5. O princípio de inteligibilidade.

Finalmente, sabemos que se as bases dum raciocínio correto estão de acordo com a realidade, a conclusão está-lo-á também. Assim, quando dizemos que o cavalo branco de Napoleão não era preto, temos consciência de que não se trata só duma impossibilidade, para o nosso espírito, de afirmar o contrário; mas de que o cavalo, de fato, não podia ser preto, visto que era branco.

Por outras palavras, reconhecemos que o ser é inteligível; que as leis do nosso pensamento são idênticas às do ser, na sua realidade, ditadas por elas, manifestação delas. É o princípio de inteligibilidade.

Trata-se, como nos princípios de contradição a realidade, duma certeza primária, direta, imediata; por outras palavras, natural. Sabemos que é assim; não há melhor maneira de exprimir o fato. E, neste caso, pela reflexão, podemos saber que se trata de evidência fundada numa intuição intelectual no sensível, isto é, ao contacto do que os sentidos nos dão a conhecer.

Precisando melhor: é evidente que as relações, que a nossa inteligência verifica entre as coisas, são idênticas às que entre elas existem na realidade, embora a maneira por que as coisas existem na realidade seja diversa daquela por que existem no pensamento; concreta, material, individual, na realidade, abstrata, como conceito, no nosso espírito. Veremos depois que esta propriedade do ser se manifestar de maneiras essencialmente diversas, mantendo íntegras as suas leis fundamentais, se chama a analogia do ser. Neste caso particular, quando o nosso espírito afirma legitimamente qualquer propriedade acerca de uma coisa conhecida, podemos dizer que a coisa conhecida está para a propriedade afirmada na mesma relação que a coisa real para a propriedade real.

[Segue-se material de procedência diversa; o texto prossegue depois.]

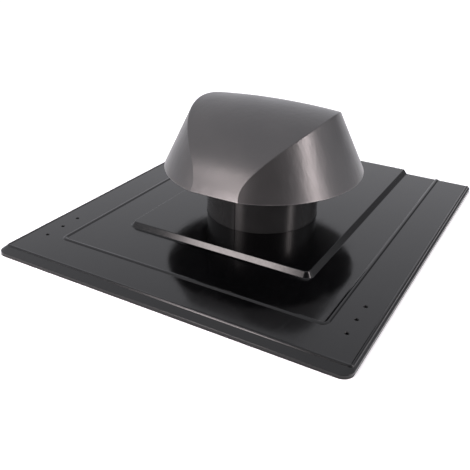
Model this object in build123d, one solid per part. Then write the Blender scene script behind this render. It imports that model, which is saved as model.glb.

O conhecimento que a inteligência nos dá das coisas não é perfeito, como não o é, vimo-lo já, o que nos dão os sentidos. Há possibilidade de erro quando encadeamos raciocínios, a partir das propriedades conhecidas duma coisa; mas é porque há o risco de, no raciocínio, não termos observado as leis que o deviam reger. Pode também dar-se o caso de, pela força do hábito, sermos levado a tomar por verdadeiras proposições que de fato o não são. É questão de cuidado, de procurar reconduzir essas proposições aos primeiros princípios que enumerei. Nem uma coisa nem outra se opõe ao princípio de inteligibilidade. É claro, por outro lado, que o real, na sua totalidade, excede a capacidade da nossa inteligência. O nosso conhecimento será por isso sempre parcial; a nossa ciência rodeada de penumbra, de mistério; mas, do que podemos conhecer, não deixa de ser verdadeira.

É o princípio de inteligibilidade que nos permite identificar absurdo e impossível, irrealizável; não-absurdo e possível em si mesmo; conseqüência logicamente necessária e conseqüência realmente necessária. Nele se podem fundar outros princípios evidentes por si mesmos, e muito importantes; em primeiro lugar o de razão de ser: tudo quanto existe tem uma razão suficiente de existir; depois o de causalidade, nas suas várias modalidades. Trataremos deles na lição seguinte.